I wish I’d written down which specific projects I intended to work on! For the most part this has not been a great success. I have completed one (writing) project, and recruited students to work on others. However, recruiting students in Switzerland has not worked out well, and I’ve had varying success reaching any complete goal with students I recruited in India. There is still time to accomplish this goal, but I think that I am unlikely to get anywhere near 6. For my own sake when looking back on this six months from now, I will name the projects this time around: Futures — done; Search tools — making progress; Cosmo/viewpoint extraction — making progress; Mechanical Turk web accessibility — stagnating; Diabetes + Lyme analysis — stagnating [but I could tackle this without additional students]; Macro energy audits — stagnating; Using routines to reduce energy use — done; Lo-fi presence — making progress.

Write a large NSF proposal [already started]. Estimated time commitment: 1 hour per week through November.

Sadly petered out at the last minute, though I cannot take the blame for this. On the upside I led a group of five other PIs in writing a medium proposal (mentioned above). It was a fascinating experience in herding faculty which I’m not sure I ever want to repeat! :). 

Continue supporting students. Estimated time commitment: 3-4 hours per week of meetings, 1 hour per week of prep & planning. Meet new people, start new projects, develop new ideas. Estimated time: 4-6 hours per week.
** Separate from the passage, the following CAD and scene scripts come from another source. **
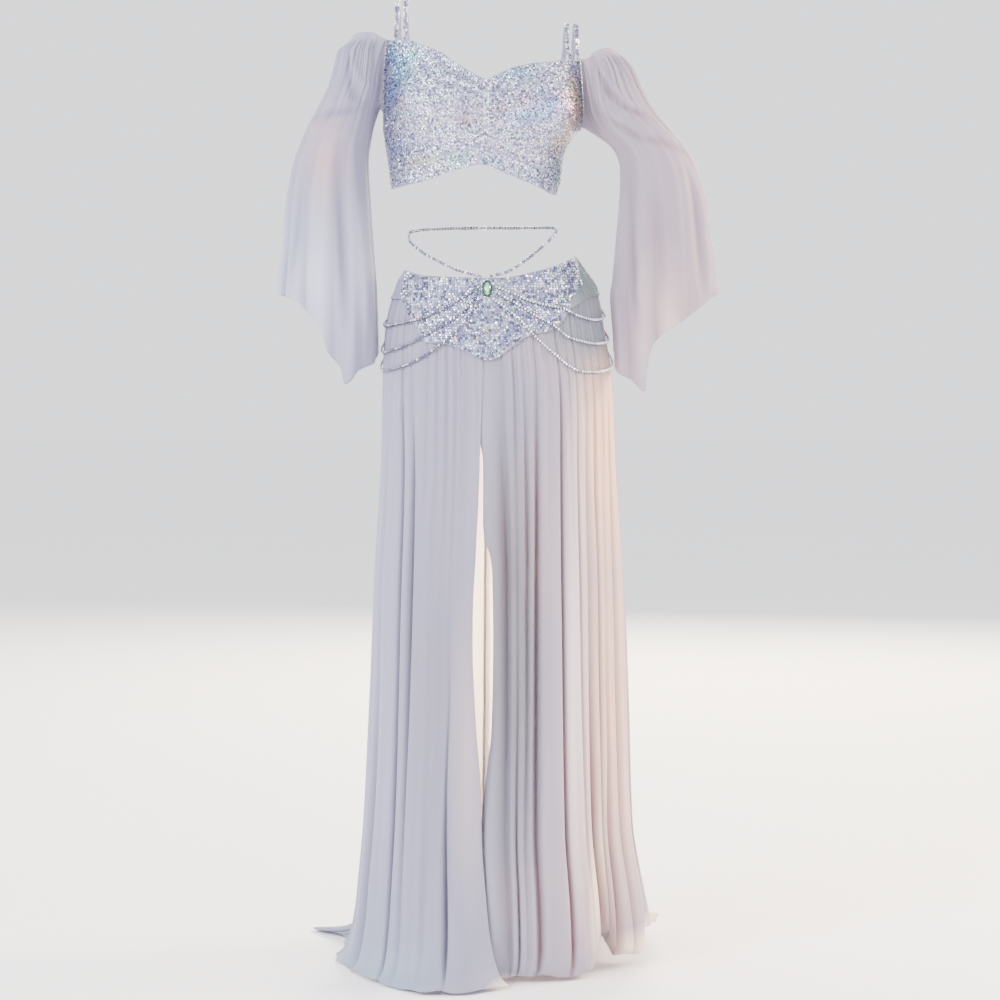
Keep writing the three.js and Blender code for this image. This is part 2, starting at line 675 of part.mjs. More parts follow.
function topPanel(name, columns, rowCount, from, to) {
  const pointAt = (phi, share) => bustPoint(phi, mix(from(phi), to(phi), share), 0);
  const geometry = clothWall(withSpares(columns), evenly(0, 1, rowCount), pointAt, BEADED_CLOTH);
  add(name, geometry, SEQUIN_CLOTH);
}

const topEdge = (phi) => read(bustTop, 'z', phi);
const bottomEdge = (phi) => read(bustBottom, 'z', phi);
const cupBottom = (phi) => bottomEdge(phi) + BAND_HEIGHT;
const bandTop = (phi) => cupBottom(phi) - SEAM_GAP;

const leftEnd = LEFT_SIDE + HALF_SEAM;
const rightEnd = RIGHT_SIDE - HALF_SEAM_RIGHT;
const leftOfMiddle = FRONT_MIDDLE - HALF_SEAM;
const rightOfMiddle = FRONT_MIDDLE + HALF_SEAM;
const cupColumns = {
  left: [leftEnd, ...leftCornerColumns, ...evenly(CUP_INNER_LEFT, leftOfMiddle, CUP_STEPS.across)],
  right: [...evenly(rightOfMiddle, CUP_INNER_RIGHT, CUP_STEPS.across), ...rightCornerColumns, rightEnd],
};
const bandColumns = {
  left: evenly(leftEnd, leftOfMiddle, BAND_STEPS.across),
  right: evenly(rightOfMiddle, rightEnd, BAND_STEPS.across),
};
const wingColumns = {
  left: evenly(-HALF_TURN + BACK_OPENING, LEFT_SIDE - HALF_SEAM, WING_STEPS.across),
  right: evenly(RIGHT_SIDE + HALF_SEAM_RIGHT, HALF_TURN - BACK_OPENING, WING_STEPS.across),
};
for (const side of ['left', 'right']) {
  topPanel(`top_cup_${side}`, cupColumns[side], CUP_STEPS.down, topEdge, cupBottom);
  topPanel(`top_band_${side}`, bandColumns[side], BAND_STEPS.down, bandTop, bottomEdge);
  topPanel(`top_back_${side}`, wingColumns[side], WING_STEPS.down, topEdge, bottomEdge);
}

// The tab gathers the cloth between the cups; the fastening closes the back
const overTop = (phi, z) => bustPoint(phi, z, LAYER_GAP + TAB_CLOTH);

function patch(name, columns, rows, look) {
  add(name, clothWall(withSpares(columns), rows, overTop, TAB_CLOTH), look);
}

patch(
  'top_tab',
  evenly(TAB.from, TAB.to, TAB_STEPS.across),
  evenly(TAB.top, TAB.bottom, TAB_STEPS.down),
  SEQUIN_CLOTH,
);
patch(
  'top_fastening',
  evenly(HALF_TURN - FASTENING.halfWide, HALF_TURN + FASTENING.halfWide, FASTENING_STEPS.across),
  evenly(FASTENING.top, FASTENING.bottom, FASTENING_STEPS.down),
  PALE_CHIFFON,
);

// Shoulder straps

// Where a strap meets the top's edge at a bearing, and the way its width runs there
function strapEnd(phi) {
  const half = STRAP_WIDTH / 2;
  const middle = bustPoint(phi, topEdge(phi), 0);
  const reach = half / Math.hypot(middle.x, middle.y) * HALF_TURN / Math.PI;
  const edge = Math.max(topEdge(phi - reach), topEdge(phi + reach));
  const ahead = bustPoint(phi + reach, edge, 0);
  const behind = bustPoint(phi - reach, edge, 0);
  const wide = ahead.sub(behind).setZ(0).normalize();
  if (wide.x < 0) wide.negate();
  return { point: bustPoint(phi, edge + EDGE_GAP, 0), wide };
}

function strap(name, shape) {
  const front = strapEnd(shape.front);
  const back = strapEnd(shape.back);
  const over = shape.over.map((row) => new THREE.Vector3(row.x, row.y, row.z));
  const path = new THREE.CatmullRomCurve3([front.point, ...over, back.point]);
  const level = new THREE.Vector3(1, 0, 0);
  const pointAt = (across, share) => {
    const fromFront = Math.min(share / STRAP_TOP, 1);
    const toBack = Math.max((share - STRAP_TOP) / (1 - STRAP_TOP), 0);
    const wide = share < STRAP_TOP
      ? front.wide.clone().lerp(level, fromFront)
      : level.clone().lerp(back.wide, toBack);
    return path.getPointAt(share).addScaledVector(wide.normalize(), across * STRAP_WIDTH);
  };
  const columns = withSpares([-0.5, 0.5]);
  const geometry = clothWall(columns, evenly(0, 1, STRAP_STEPS), pointAt, STRAP_THICK, -1);
  add(`strap_${name}`, geometry, CRYSTAL_CHAIN);
}

for (const [name, shape] of Object.entries(straps)) strap(name, shape);

// Sleeves: off the shoulder, gathered on elastic, bell shaped, with a pointed hem

function sleevePoint(sleeve, column, share) {
  const z = mix(read(sleeve.top, 'z', column.phi), read(sleeve.hem, 'z', column.phi), share);
  const outer = read(sleeve.sections, 'outer', z);
  const inner = read(sleeve.sections, 'inner', z);
  const inset = column.furrow ? read(sleeveFoldDepth, 'deep', share) : 0;
  const half = (outer - inner) / 2 - inset;
  const deep = read(sleeve.sections, 'deep', z) - inset;
  const angle = degrees(column.phi);
  const x = sleeve.side * ((outer + inner) / 2 + half * Math.cos(angle));
  const hanging = new THREE.Vector3(x, sleeve.backward - deep * Math.sin(angle), z);
  const sewn = column.phi > sleeve.armhole[0].phi && column.phi < sleeve.armhole.at(-1).phi;
  if (!sewn) return hanging;
  const bust = read(sleeve.armhole, 'bust', column.phi);
  const seam = bustPoint(bust, topEdge(bust) - ARMHOLE_LAP, SLEEVE_CLOTH + LAYER_GAP);
  return hanging.lerp(seam, Math.max(1 - share / ARMHOLE_EASE.share, 0) ** ARMHOLE_EASE.power);
}

function sleeve(name, shape) {
  const pitch = TURN / SLEEVE_FOLDS;
  const columns = [];
  for (let k = 0; k < SLEEVE_FOLDS; k += 1) {
    for (const place of sleeveFold) {
      columns.push({ phi: (k + place.share) * pitch + shape.turn, furrow: place.furrow });
    }
  }
  const pointAt = (column, share) => sleevePoint(shape, column, share);
  add(name, clothTube(columns, sleeveRows, pointAt, SLEEVE_CLOTH, -shape.side), PALE_CHIFFON);
}

sleeve('sleeve_left', leftSleeve);
sleeve('sleeve_right', rightSleeve);

export default costume;
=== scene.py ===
# Belly dance costume in two pieces, worn shape with nobody in it.
# Sizes are in millimetres until a mesh is made. Z is up, the front faces -Y and "left" is the -X side.

import math

import bpy
import numpy as np
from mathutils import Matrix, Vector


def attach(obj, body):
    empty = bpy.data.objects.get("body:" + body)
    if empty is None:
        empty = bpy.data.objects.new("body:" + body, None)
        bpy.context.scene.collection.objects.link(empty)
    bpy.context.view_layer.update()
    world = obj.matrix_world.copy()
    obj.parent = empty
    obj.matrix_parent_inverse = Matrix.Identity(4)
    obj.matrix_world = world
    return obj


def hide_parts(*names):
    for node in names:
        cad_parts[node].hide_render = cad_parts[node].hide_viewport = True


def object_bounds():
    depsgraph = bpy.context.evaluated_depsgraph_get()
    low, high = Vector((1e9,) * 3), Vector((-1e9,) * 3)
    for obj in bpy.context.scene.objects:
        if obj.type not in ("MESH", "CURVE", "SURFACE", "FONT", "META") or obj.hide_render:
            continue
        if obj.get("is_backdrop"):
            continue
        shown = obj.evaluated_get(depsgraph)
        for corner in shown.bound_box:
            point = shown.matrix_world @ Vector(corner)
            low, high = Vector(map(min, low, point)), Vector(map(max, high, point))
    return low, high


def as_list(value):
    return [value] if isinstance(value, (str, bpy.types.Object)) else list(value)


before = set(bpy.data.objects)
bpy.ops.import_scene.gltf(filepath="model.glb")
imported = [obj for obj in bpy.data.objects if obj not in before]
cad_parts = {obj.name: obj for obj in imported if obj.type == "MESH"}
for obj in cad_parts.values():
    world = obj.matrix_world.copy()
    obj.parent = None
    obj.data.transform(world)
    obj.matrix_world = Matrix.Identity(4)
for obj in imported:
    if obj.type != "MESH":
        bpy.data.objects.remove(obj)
cad_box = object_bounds()

MM = 0.001
FLOOR_Z = -1005.0
SEED = 20

# Walls and layers
CHIFFON_THICK = 0.9
BEADED_THICK = 1.2
YOKE_PROUD = 2.3
TUCK_UNDER_YOKE = 18.0
CREST_UNDER_YOKE = 1.2
SEAM_GAP = 0.35
BAND_HEIGHT = 26.0
TAB_PROUD = 1.7
TAB_REACH = 2.8
TAB_LOW = 190
TAB_HIGH = 280
CHAIN_PROUD = 3.0
CHAIN_SETTLE = 2.2
SETTING_WIDE = 1.12
CHAIN_TILT = 0.08
CHAIN_UNEVEN = (0.92, 1.08)
STRAP_WIDTH = 8.0
STRAP_TOP = 0.3
RIBBON_SHARE = 0.9
RIBBON_THICK = 0.5
STRAP_STONE_PITCH = 3.7
STRAP_STONE_RADIUS = 1.75
STRAP_ROW_AWAY = 2.0
STRAP_STONE_LIFT = 0.7
STRAP_STONE_TILT = 0.1
STRAP_POINTS = 160
EDGE_GAP = 0.35
MEAN_SKIRT_RADIUS = 150.0


# Tables, each with named columns and one row for a section, an edge point or a fold

def rows_of(text):
    """Rows of numbers, which commas part."""
    return [tuple(map(float, row.split())) for row in text.split(",")]


def table(names, rows):
    """Named columns, from rows or from their text."""
    if isinstance(rows, str):
        rows = rows_of(rows)
    return {name: np.array(column, float) for name, column in zip(names.split(), zip(*rows))}


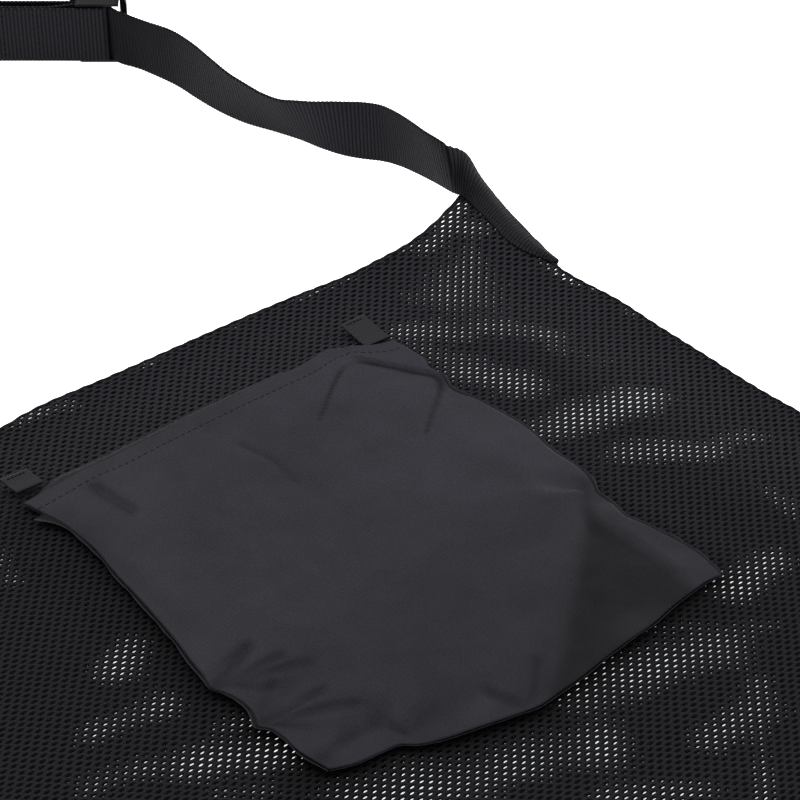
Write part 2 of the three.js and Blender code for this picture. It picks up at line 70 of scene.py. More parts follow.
# ---- Sizes, in mm, as in the CAD ----------------------------------------------------------------

HALF, MOUTH, BOTTOM = 210.0, -280.0, 280.0
CASING, CASING_H = 22.0, 4.2
WIDTH, THICK = 30.0, 1.3
SLIDER_AT = np.array([-417.4, 248.5, 0.0])
LEAN, RISE = math.radians(10), 0.9
HEADING = math.radians(48)
ALONG = np.array([math.cos(HEADING), math.sin(HEADING), 0.0])
FACING = np.array([math.sin(HEADING), -math.cos(HEADING), 0.0])
BASE = 1.9
LOOP_FRONT, LOOP_BACK = 5.5, 1.6
POUCH_AT, POUCH_TURN = np.array([-50.8, 85.2]), math.radians(-4.8)
POUCH_W, POUCH_D = 178.0, 198.0
# The pouch's cloth and its tabs: thickness, heights over the floor, and where along the mouth.
CLOTH, FRONT_Z, BACK_Z, EDGE_Z, TAB_Z = 0.35, 11.2, 10.25, 10.75, 10.35
TAB_WIDTH, TAB_PLACE = 12.0, 82.0

# ---- Small tools --------------------------------------------------------------------------------


def smooth(t):
    t = np.clip(t, 0, 1)
    return t * t * (3 - 2 * t)


def unit(a):
    return a / np.maximum(np.linalg.norm(a, axis=-1, keepdims=True), 1e-9)


def catmull(points, step):
    """A centripetal Catmull-Rom line through the points (any extra columns go along), at even steps."""
    p = np.asarray(points, float)
    p = np.vstack([2 * p[0] - p[1], p, 2 * p[-1] - p[-2]])
    out = []
    for i in range(1, len(p) - 2):
        a, b, c, d = p[i - 1], p[i], p[i + 1], p[i + 2]
        t = [0.0]
        for u, v in ((a, b), (b, c), (c, d)):
            t.append(t[-1] + max(np.linalg.norm((v - u)[:3]), 1e-6) ** 0.5)
        for x in np.linspace(t[1], t[2], 24, endpoint=False):
            a1 = (t[1] - x) / (t[1] - t[0]) * a + (x - t[0]) / (t[1] - t[0]) * b
            a2 = (t[2] - x) / (t[2] - t[1]) * b + (x - t[1]) / (t[2] - t[1]) * c
            a3 = (t[3] - x) / (t[3] - t[2]) * c + (x - t[2]) / (t[3] - t[2]) * d
            b1 = (t[2] - x) / (t[2] - t[0]) * a1 + (x - t[0]) / (t[2] - t[0]) * a2
            b2 = (t[3] - x) / (t[3] - t[1]) * a2 + (x - t[1]) / (t[3] - t[1]) * a3
            out.append((t[2] - x) / (t[2] - t[1]) * b1 + (x - t[1]) / (t[2] - t[1]) * b2)
    out = np.array(out + [p[-2]])
    return even(out, step)


def even(line, step):
    s = lengths(line)
    at = np.linspace(0, s[-1], max(2, int(round(s[-1] / step)) + 1))
    return np.stack([np.interp(at, s, line[:, k]) for k in range(line.shape[1])], 1)


def lengths(line):
    return np.concatenate([[0], np.cumsum(np.linalg.norm(np.diff(line[:, :3], axis=0), axis=1))])


def grid_normals(g):
    return unit(np.cross(np.gradient(g, axis=0), np.gradient(g, axis=1)))


def make(name, verts, faces, uv, material, body, replaces=(), painted_light=None):
    """A piece from points in mm, with the weave's own coordinates (mm) in the UV layer 'weave'.

    The last argument is painted light and shade at each point: a factor on the colour, where 1 leaves it
    unchanged."""
    mesh = bpy.data.meshes.new(name)
    mesh.from_pydata((np.asarray(verts) * MM).tolist(), [], faces)
    if uv is not None:
        layer = mesh.uv_layers.new(name="weave")
        loops = np.zeros(len(mesh.loops), np.int32)
        mesh.loops.foreach_get("vertex_index", loops)
        layer.data.foreach_set("uv", np.asarray(uv, np.float32)[loops].ravel())
    # Painted light and shade, one factor per point.
    painted_shading = mesh.attributes.new("painted_light", "FLOAT", "POINT")
    values = np.ones(len(verts)) if painted_light is None else painted_light
    painted_shading.data.foreach_set("value", np.asarray(values, np.float32).ravel())
    mesh.polygons.foreach_set("use_smooth", [True] * len(mesh.polygons))
    mesh.materials.append(material)
    mesh.validate()
    obj = bpy.data.objects.new(name, mesh)
    bpy.context.scene.collection.objects.link(obj)
    if body:
        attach(obj, body)
    if replaces:
        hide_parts(*replaces)
    return obj


def grid_faces(n, m, start=0, turned=False):
    i, j = np.meshgrid(np.arange(n - 1), np.arange(m - 1), indexing="ij")
    a = (start + i * m + j).ravel()
    quads = np.stack([a, a + m, a + m + 1, a + 1], 1)
    return (quads[:, ::-1] if turned else quads).tolist()


def thin_sheet(name, g, uv, material, body, replaces=(), painted_light=None):
    n, m = g.shape[:2]
    points, faces = g.reshape(-1, 3), grid_faces(n, m)
    return make(name, points, faces, uv.reshape(-1, 2), material, body, replaces, painted_light)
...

Both successes (though you might ask my current students if they agree :P). Amazing how Skype can shorten the distance between places. I’m now holding meetings across three continents each week, a sign of the new collaborations I’ve begun. Also along the way I’ve given 7 talks and counting. But what I’m most pleased about in this arena is the opportunity that it’s given me to rethink my own research agenda and try to explore new ways of positioning myself. I have begun to realize that while I am driven by applications that matter this has in some ways obscured other things that I care about. It has also affected my ability to recruit a certain type of student — folks for whom programming and building things and solving hard technical problems is as important as the applications this enables. So I have, through public speaking engagements, been exploring a new way of presenting my work, one that emphasizes both the enabling middleware that can make possible the creation of applications that address real world problems using technology. More on this in a future post, as this is running long, but I consider the opportunity to rethink research approaches, goals, and so on to be a major benefit of sabbatical. 

So what next? Certainly, at a minimum more of the same. What I’ve been trying to do is working, and I plan to continue for the next few months. I still need to forge stronger collaborations with some swiss colleagues, and am actively working on that. I also need to step back and ask which hanging projects are worth pursuing and what the best approach to doing that is. And of course I need to keep in mind that this is my chance to rest and rejuvenate.  I will have been deeply involved in writing about 120 pages of text by the end of April, taught most of 4 classes since the start of last summer, and advised or mentored about 13 people (in one-on-ones) across two continents throughout most of the sabbatical, and learned 1.5 new foreign languages. In between, I’ve also been taking time to travel, relax, spend time with my kids, and continue fighting for my health. I plan to continue that, as I wish to arrive home not only inspired and educated but also healthy and well rested for the start of the fall semester.